▶ _Task to complete_:
The listing below contains a span that opens with the line containing "chair.updateMatrixWorld(true);" and closes with the line containing "zip(*points))), Vector(map(max, zip(*points)))". Return that span exactly.

-- Start Data lines --

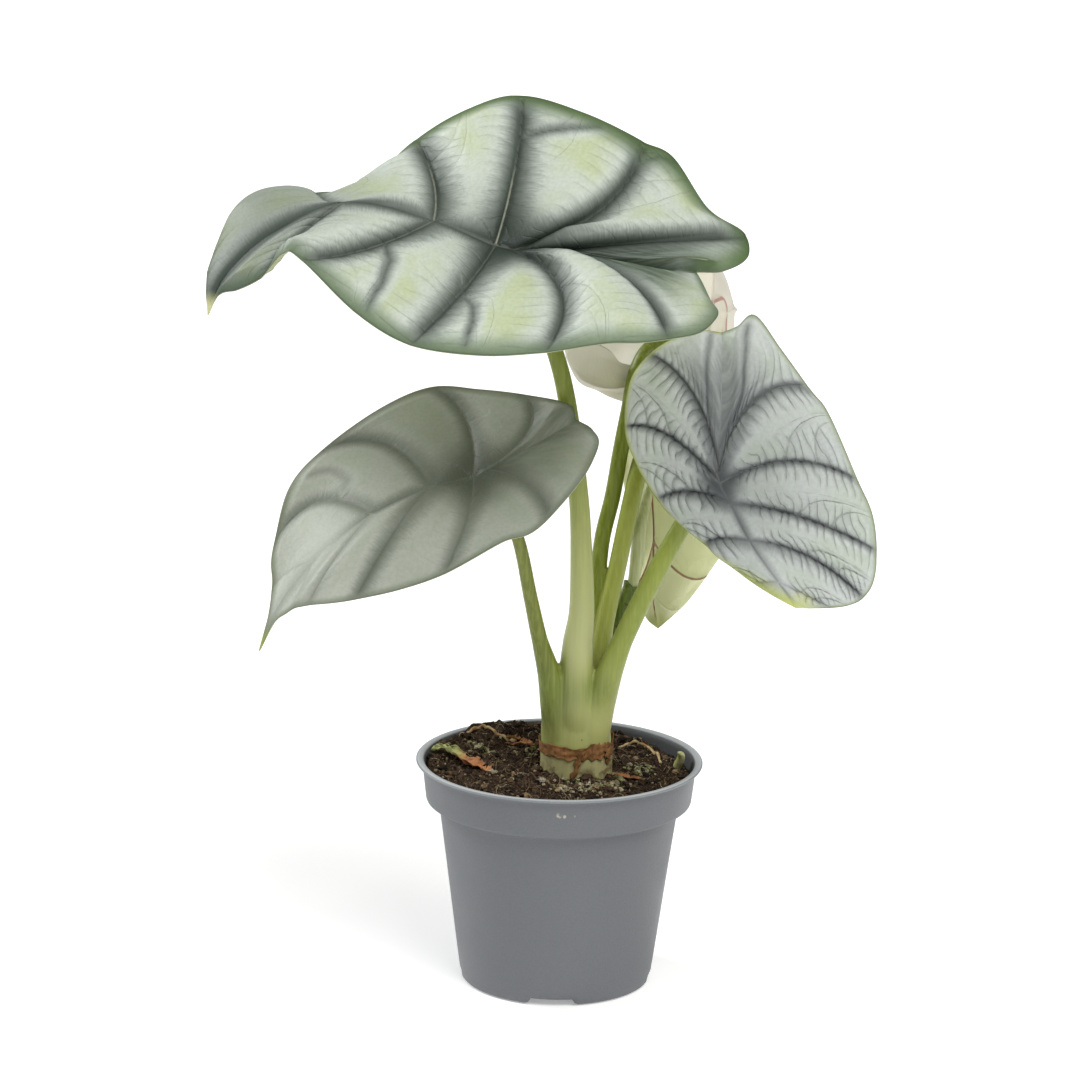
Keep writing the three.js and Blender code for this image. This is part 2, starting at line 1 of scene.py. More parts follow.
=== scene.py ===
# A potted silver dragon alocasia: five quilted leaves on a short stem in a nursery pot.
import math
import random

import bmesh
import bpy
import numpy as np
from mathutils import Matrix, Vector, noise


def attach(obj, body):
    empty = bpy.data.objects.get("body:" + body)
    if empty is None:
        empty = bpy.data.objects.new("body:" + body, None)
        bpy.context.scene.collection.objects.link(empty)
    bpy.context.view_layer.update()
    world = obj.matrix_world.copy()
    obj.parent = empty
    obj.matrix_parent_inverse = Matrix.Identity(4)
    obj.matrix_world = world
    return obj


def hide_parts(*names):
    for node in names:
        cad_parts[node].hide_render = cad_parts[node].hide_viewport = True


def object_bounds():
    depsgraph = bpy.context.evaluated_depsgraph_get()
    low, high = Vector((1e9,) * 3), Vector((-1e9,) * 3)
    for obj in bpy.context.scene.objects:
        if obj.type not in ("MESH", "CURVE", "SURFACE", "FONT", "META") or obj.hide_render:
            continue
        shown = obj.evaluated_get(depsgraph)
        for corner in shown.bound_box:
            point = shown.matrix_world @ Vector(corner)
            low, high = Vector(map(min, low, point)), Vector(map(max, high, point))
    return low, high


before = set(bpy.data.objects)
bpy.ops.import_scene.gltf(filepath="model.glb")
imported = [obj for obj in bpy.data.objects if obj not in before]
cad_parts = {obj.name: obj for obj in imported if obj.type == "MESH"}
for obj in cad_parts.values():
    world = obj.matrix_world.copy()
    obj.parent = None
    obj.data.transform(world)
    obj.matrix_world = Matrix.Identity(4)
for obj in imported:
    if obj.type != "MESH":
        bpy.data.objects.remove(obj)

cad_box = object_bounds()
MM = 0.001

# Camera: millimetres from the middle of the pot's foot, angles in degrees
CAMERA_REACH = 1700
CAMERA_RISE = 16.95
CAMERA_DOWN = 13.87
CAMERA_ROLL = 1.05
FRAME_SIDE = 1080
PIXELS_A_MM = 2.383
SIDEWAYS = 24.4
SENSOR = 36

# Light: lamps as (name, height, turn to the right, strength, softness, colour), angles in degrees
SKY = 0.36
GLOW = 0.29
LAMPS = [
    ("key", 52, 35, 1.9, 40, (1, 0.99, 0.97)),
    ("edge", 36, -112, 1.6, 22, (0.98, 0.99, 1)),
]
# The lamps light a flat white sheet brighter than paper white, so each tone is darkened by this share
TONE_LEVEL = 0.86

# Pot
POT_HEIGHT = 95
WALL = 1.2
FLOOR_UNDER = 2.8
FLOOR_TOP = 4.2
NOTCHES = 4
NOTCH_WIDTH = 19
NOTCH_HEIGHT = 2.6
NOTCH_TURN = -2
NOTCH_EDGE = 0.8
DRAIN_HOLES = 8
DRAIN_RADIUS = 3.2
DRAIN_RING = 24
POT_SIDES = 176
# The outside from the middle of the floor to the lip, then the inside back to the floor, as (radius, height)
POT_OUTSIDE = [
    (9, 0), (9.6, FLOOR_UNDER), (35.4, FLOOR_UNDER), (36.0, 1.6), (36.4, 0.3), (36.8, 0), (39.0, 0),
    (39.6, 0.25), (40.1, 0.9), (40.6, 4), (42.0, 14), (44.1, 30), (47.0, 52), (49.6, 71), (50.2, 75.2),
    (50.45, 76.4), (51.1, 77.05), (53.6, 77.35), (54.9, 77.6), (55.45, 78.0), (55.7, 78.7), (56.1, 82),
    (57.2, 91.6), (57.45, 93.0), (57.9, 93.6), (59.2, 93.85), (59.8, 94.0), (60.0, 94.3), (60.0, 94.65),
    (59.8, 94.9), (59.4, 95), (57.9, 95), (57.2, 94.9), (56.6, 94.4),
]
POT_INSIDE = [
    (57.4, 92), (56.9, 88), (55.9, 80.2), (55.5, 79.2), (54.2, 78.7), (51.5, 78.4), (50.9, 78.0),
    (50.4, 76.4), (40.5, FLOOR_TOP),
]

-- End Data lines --
-- Start Data lines --

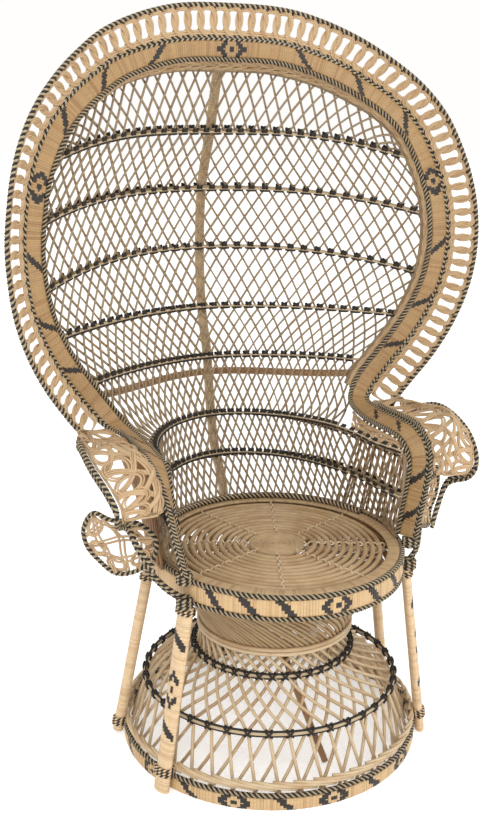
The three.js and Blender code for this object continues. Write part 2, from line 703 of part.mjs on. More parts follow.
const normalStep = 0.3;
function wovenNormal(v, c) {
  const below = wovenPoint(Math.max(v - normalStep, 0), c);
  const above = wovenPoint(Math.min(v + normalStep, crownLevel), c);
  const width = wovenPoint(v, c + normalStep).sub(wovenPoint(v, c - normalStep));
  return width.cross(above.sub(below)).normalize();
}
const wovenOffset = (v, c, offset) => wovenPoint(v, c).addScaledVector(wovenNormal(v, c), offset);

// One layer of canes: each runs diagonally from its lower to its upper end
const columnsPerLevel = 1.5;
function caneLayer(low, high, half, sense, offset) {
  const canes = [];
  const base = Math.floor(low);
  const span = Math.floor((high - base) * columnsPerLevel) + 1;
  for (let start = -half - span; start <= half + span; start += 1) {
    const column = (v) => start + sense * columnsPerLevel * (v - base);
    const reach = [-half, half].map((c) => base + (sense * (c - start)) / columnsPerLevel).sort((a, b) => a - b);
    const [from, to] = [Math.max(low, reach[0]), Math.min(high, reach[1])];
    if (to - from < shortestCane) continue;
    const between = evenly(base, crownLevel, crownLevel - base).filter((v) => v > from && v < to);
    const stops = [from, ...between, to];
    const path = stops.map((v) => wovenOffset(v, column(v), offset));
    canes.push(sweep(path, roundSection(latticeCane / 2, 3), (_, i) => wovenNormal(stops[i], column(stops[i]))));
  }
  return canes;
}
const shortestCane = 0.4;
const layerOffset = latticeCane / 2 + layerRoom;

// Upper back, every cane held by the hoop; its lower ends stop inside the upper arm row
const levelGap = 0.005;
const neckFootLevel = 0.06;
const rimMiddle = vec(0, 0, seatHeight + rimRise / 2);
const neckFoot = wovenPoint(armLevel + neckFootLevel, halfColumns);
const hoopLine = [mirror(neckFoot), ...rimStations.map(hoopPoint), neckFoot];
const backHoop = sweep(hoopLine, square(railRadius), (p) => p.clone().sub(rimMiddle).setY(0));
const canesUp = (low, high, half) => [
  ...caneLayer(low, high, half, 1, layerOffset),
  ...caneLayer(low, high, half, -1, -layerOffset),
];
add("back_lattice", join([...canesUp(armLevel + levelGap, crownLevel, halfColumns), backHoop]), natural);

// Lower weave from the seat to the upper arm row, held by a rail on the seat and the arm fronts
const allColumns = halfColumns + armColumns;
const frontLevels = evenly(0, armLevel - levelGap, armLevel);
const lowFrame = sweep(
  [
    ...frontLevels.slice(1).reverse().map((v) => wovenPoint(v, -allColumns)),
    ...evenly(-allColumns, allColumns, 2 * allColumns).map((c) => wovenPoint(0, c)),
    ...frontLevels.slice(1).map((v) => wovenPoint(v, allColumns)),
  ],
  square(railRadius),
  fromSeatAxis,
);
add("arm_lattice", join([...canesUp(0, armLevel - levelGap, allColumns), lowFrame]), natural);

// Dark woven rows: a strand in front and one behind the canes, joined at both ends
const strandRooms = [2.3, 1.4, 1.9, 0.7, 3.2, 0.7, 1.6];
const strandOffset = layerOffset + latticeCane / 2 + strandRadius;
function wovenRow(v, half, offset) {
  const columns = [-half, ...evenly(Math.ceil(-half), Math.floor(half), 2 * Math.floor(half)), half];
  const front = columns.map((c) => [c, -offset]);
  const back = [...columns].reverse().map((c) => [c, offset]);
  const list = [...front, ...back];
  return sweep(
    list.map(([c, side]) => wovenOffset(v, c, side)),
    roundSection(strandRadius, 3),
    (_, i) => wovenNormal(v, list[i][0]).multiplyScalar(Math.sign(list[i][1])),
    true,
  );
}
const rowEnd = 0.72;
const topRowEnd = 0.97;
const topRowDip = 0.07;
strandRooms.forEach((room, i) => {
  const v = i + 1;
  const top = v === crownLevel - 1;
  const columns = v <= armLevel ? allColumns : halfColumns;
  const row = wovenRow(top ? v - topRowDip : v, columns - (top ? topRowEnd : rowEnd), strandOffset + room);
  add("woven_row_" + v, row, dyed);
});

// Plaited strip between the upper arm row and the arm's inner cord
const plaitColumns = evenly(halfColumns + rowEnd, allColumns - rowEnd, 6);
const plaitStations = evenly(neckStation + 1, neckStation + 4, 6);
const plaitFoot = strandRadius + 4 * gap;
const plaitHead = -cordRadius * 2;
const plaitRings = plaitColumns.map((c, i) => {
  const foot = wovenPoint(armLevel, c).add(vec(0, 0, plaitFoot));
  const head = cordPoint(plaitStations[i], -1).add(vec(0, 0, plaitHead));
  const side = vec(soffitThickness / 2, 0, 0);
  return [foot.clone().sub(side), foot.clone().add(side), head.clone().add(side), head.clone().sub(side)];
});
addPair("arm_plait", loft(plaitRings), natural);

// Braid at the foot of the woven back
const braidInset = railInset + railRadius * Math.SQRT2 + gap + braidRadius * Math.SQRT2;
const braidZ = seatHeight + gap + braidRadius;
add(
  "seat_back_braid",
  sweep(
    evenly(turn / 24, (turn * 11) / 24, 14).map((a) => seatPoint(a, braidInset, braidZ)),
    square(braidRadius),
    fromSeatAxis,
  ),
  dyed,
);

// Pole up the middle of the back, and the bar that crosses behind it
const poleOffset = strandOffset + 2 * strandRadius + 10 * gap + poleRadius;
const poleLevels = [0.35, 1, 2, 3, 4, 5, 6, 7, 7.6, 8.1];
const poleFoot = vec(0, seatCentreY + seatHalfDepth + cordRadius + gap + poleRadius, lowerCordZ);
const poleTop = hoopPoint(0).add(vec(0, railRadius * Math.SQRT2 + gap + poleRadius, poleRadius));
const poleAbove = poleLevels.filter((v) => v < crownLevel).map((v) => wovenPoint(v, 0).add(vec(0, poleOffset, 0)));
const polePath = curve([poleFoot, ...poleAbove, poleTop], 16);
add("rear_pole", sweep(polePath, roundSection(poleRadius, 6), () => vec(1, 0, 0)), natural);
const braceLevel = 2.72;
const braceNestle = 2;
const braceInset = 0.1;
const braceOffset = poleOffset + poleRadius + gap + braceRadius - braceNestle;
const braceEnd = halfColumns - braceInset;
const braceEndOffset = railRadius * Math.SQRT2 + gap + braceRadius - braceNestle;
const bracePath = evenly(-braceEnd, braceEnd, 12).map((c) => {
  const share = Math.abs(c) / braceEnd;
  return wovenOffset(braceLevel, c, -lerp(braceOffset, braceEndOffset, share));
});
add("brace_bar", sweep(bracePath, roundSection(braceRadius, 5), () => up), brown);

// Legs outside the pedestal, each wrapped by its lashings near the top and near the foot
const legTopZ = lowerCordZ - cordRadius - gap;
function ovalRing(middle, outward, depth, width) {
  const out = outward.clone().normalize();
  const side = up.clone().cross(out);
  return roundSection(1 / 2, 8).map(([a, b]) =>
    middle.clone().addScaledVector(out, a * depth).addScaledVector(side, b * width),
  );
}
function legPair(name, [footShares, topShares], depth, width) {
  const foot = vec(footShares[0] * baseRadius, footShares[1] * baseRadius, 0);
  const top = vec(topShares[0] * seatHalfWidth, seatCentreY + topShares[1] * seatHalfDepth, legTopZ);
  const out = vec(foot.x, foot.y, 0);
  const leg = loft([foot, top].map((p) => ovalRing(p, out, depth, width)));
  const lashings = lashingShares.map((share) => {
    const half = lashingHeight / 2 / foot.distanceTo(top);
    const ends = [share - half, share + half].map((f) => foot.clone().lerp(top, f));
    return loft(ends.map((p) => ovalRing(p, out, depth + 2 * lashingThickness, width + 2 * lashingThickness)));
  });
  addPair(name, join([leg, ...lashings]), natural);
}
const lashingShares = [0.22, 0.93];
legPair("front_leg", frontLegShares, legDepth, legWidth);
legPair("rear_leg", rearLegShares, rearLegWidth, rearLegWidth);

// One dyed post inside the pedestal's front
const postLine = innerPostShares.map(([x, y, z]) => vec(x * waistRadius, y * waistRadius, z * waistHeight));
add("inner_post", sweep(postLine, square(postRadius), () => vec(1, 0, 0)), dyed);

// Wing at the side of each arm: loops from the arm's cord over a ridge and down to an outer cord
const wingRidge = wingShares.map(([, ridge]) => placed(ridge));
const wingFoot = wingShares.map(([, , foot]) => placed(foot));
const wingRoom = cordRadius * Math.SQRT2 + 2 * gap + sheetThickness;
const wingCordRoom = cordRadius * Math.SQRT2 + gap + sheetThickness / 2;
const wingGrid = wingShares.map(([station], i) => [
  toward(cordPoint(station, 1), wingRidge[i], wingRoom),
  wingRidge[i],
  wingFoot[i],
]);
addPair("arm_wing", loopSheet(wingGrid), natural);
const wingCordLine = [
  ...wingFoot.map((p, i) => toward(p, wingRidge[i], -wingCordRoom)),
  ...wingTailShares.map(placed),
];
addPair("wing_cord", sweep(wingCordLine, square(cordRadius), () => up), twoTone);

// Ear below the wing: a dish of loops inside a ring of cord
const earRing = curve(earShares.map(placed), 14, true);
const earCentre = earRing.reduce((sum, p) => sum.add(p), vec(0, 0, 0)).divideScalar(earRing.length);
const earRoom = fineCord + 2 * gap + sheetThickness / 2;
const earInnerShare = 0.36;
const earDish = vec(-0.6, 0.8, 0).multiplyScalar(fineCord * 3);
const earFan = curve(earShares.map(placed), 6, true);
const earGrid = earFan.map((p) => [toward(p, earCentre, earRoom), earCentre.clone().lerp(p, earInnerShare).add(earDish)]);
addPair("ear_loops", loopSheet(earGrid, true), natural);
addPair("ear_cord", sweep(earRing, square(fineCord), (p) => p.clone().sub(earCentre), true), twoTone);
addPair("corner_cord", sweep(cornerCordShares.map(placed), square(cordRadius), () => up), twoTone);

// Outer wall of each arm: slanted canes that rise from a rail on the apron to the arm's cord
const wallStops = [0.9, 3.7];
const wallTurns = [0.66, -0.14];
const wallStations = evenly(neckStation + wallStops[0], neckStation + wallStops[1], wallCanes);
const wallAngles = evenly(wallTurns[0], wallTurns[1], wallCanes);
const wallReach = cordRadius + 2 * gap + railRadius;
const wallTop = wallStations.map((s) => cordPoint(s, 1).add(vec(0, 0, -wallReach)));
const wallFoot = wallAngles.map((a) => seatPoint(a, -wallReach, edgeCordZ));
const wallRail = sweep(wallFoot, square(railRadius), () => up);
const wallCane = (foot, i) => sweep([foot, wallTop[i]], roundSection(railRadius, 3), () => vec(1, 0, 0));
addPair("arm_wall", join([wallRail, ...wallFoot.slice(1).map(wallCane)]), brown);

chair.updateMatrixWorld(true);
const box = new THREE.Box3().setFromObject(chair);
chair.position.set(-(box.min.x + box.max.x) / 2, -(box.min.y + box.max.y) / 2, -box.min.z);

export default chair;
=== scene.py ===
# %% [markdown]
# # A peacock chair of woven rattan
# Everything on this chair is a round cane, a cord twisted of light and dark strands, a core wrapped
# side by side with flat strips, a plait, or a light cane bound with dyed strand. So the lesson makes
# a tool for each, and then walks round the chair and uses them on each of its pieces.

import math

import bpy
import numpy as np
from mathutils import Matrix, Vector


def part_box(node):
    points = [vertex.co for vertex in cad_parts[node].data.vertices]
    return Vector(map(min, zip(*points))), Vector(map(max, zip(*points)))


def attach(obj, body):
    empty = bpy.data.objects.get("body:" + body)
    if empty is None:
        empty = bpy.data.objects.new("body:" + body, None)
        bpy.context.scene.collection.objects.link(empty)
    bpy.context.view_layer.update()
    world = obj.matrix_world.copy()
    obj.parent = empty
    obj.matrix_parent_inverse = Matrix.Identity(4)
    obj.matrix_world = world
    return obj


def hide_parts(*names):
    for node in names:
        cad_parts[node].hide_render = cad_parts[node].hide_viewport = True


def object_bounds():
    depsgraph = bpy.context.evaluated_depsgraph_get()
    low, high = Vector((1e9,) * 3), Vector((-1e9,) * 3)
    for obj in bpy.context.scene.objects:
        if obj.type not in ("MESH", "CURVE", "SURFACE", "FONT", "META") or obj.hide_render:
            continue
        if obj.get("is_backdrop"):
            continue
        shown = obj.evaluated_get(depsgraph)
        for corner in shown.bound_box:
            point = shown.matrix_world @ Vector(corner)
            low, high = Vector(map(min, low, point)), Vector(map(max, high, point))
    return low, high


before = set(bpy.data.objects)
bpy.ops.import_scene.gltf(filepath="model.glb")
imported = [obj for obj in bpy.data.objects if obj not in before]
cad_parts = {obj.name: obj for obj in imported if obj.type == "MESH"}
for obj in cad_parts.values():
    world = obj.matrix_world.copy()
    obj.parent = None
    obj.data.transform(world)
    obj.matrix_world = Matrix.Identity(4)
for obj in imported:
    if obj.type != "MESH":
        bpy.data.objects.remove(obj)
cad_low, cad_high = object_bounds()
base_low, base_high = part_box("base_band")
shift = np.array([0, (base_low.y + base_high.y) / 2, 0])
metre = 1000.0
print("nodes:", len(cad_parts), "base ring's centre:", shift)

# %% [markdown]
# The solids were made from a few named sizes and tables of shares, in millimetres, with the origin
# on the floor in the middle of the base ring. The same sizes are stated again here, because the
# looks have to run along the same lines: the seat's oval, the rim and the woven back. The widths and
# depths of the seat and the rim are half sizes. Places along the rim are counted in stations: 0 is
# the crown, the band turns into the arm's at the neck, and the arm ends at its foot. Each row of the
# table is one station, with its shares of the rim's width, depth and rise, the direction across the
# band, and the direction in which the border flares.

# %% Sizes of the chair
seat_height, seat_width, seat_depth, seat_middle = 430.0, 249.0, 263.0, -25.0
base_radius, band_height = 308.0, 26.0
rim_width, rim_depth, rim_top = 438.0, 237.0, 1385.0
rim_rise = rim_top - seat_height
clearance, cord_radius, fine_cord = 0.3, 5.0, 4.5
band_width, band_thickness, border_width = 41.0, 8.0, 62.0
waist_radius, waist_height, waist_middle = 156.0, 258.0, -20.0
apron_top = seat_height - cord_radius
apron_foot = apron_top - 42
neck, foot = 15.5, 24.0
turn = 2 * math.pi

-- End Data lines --

▶ _Full answer_:
chair.updateMatrixWorld(true);
const box = new THREE.Box3().setFromObject(chair);
chair.position.set(-(box.min.x + box.max.x) / 2, -(box.min.y + box.max.y) / 2, -box.min.z);

export default chair;
=== scene.py ===
# %% [markdown]
# # A peacock chair of woven rattan
# Everything on this chair is a round cane, a cord twisted of light and dark strands, a core wrapped
# side by side with flat strips, a plait, or a light cane bound with dyed strand. So the lesson makes
# a tool for each, and then walks round the chair and uses them on each of its pieces.

import math

import bpy
import numpy as np
from mathutils import Matrix, Vector


def part_box(node):
    points = [vertex.co for vertex in cad_parts[node].data.vertices]
    return Vector(map(min, zip(*points))), Vector(map(max, zip(*points)))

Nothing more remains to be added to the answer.